## Problem to solve
In the listing that follows, the range to quote begins at the line that has "Keep writing the" and ends after the line that has "bpy.context.scene.collection.objects.link(rigid_bodies[body])"; quote it verbatim and add nothing.

======== Records for this exercise ========

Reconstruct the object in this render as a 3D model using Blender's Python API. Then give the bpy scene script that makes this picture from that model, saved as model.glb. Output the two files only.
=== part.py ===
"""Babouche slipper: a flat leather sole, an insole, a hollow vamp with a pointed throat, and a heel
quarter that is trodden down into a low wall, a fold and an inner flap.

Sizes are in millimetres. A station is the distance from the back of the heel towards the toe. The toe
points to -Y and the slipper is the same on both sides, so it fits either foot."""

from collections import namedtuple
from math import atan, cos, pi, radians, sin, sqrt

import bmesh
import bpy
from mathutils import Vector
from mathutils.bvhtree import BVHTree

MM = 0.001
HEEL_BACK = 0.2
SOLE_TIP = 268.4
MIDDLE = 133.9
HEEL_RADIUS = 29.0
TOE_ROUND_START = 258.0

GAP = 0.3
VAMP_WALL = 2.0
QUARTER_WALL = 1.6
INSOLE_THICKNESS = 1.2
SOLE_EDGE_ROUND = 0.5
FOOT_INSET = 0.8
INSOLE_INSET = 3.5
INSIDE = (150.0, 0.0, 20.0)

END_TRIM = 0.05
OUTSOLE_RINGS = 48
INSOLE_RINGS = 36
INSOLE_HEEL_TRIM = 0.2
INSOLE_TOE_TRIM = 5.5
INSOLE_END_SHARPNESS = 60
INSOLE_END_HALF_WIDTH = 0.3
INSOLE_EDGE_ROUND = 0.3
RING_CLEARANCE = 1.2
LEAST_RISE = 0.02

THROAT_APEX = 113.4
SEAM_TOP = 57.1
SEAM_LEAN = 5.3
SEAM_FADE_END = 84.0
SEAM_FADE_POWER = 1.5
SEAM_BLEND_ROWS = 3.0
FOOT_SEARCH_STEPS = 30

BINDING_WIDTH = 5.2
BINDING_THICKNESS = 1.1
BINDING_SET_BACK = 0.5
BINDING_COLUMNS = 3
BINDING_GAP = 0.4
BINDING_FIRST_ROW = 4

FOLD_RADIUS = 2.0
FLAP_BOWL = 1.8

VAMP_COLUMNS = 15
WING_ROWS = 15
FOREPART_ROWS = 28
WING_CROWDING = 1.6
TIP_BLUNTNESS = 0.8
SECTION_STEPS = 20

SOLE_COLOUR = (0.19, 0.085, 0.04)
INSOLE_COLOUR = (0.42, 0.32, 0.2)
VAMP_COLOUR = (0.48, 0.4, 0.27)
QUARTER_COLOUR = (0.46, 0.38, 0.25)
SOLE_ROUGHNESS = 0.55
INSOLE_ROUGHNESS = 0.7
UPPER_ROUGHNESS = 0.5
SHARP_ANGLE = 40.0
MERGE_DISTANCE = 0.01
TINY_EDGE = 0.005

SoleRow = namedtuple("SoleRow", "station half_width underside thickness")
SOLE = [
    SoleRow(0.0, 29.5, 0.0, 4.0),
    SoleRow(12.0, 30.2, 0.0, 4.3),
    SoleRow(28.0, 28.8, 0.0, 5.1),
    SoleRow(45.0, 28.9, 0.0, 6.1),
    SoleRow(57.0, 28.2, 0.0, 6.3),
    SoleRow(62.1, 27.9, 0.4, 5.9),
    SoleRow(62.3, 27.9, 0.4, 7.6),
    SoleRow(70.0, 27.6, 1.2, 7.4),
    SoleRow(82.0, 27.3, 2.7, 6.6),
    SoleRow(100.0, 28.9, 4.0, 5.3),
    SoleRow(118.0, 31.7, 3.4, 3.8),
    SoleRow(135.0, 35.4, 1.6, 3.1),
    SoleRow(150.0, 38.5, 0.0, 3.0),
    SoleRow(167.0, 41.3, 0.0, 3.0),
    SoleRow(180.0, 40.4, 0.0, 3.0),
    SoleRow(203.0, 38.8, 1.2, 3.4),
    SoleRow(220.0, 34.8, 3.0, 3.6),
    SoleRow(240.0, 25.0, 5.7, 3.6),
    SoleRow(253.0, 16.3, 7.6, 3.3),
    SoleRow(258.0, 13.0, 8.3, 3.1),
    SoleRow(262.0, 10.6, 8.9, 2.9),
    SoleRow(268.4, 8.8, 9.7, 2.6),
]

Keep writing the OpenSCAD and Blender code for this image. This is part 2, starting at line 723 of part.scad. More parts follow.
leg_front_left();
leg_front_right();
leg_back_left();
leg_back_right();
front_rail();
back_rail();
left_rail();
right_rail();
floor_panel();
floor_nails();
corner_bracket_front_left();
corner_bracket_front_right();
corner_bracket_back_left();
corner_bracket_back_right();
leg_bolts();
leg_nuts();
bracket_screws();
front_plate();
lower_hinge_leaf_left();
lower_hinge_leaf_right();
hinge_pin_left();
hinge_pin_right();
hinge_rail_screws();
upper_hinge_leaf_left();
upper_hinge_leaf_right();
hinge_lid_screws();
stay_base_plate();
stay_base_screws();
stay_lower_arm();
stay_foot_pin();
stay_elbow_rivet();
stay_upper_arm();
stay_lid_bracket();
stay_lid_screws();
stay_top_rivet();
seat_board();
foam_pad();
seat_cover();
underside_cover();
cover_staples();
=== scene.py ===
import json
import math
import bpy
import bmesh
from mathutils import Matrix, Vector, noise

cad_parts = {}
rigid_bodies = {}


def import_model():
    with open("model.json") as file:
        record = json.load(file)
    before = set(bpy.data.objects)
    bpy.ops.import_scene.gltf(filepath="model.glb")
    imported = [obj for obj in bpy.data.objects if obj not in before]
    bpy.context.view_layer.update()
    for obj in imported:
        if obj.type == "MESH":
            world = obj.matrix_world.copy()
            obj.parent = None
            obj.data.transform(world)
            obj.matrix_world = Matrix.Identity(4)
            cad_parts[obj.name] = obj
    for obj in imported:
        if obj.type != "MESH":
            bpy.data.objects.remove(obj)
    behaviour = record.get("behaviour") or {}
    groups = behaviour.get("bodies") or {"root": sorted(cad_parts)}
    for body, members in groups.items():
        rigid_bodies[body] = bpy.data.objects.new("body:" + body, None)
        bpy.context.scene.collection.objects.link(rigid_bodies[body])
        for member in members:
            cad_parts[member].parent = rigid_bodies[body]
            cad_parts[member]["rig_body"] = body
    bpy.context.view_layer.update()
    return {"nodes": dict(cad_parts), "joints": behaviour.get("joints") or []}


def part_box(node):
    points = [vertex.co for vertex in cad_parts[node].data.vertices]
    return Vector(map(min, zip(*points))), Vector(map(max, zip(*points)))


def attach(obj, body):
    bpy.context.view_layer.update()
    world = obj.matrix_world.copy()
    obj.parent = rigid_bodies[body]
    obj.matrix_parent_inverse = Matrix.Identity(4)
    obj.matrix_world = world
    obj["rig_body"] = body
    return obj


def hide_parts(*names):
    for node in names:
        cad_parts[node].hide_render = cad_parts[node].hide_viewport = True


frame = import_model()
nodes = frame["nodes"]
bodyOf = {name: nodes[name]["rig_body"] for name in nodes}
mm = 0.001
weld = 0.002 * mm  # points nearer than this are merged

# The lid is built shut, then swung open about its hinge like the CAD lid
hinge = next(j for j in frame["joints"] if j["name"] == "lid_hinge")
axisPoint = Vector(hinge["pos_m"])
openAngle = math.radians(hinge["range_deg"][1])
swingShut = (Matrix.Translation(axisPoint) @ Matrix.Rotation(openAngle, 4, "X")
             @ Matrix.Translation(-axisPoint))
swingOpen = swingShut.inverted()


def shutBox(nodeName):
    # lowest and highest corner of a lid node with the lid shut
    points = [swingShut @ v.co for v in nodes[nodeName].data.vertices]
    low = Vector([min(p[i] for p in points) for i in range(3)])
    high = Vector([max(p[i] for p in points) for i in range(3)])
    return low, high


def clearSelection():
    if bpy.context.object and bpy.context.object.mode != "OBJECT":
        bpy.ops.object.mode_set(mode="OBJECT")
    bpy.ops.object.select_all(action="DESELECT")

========

## Final result
Keep writing the OpenSCAD and Blender code for this image. This is part 2, starting at line 723 of part.scad. More parts follow.
leg_front_left();
leg_front_right();
leg_back_left();
leg_back_right();
front_rail();
back_rail();
left_rail();
right_rail();
floor_panel();
floor_nails();
corner_bracket_front_left();
corner_bracket_front_right();
corner_bracket_back_left();
corner_bracket_back_right();
leg_bolts();
leg_nuts();
bracket_screws();
front_plate();
lower_hinge_leaf_left();
lower_hinge_leaf_right();
hinge_pin_left();
hinge_pin_right();
hinge_rail_screws();
upper_hinge_leaf_left();
upper_hinge_leaf_right();
hinge_lid_screws();
stay_base_plate();
stay_base_screws();
stay_lower_arm();
stay_foot_pin();
stay_elbow_rivet();
stay_upper_arm();
stay_lid_bracket();
stay_lid_screws();
stay_top_rivet();
seat_board();
foam_pad();
seat_cover();
underside_cover();
cover_staples();
=== scene.py ===
import json
import math
import bpy
import bmesh
from mathutils import Matrix, Vector, noise

cad_parts = {}
rigid_bodies = {}


def import_model():
    with open("model.json") as file:
        record = json.load(file)
    before = set(bpy.data.objects)
    bpy.ops.import_scene.gltf(filepath="model.glb")
    imported = [obj for obj in bpy.data.objects if obj not in before]
    bpy.context.view_layer.update()
    for obj in imported:
        if obj.type == "MESH":
            world = obj.matrix_world.copy()
            obj.parent = None
            obj.data.transform(world)
            obj.matrix_world = Matrix.Identity(4)
            cad_parts[obj.name] = obj
    for obj in imported:
        if obj.type != "MESH":
            bpy.data.objects.remove(obj)
    behaviour = record.get("behaviour") or {}
    groups = behaviour.get("bodies") or {"root": sorted(cad_parts)}
    for body, members in groups.items():
        rigid_bodies[body] = bpy.data.objects.new("body:" + body, None)
        bpy.context.scene.collection.objects.link(rigid_bodies[body])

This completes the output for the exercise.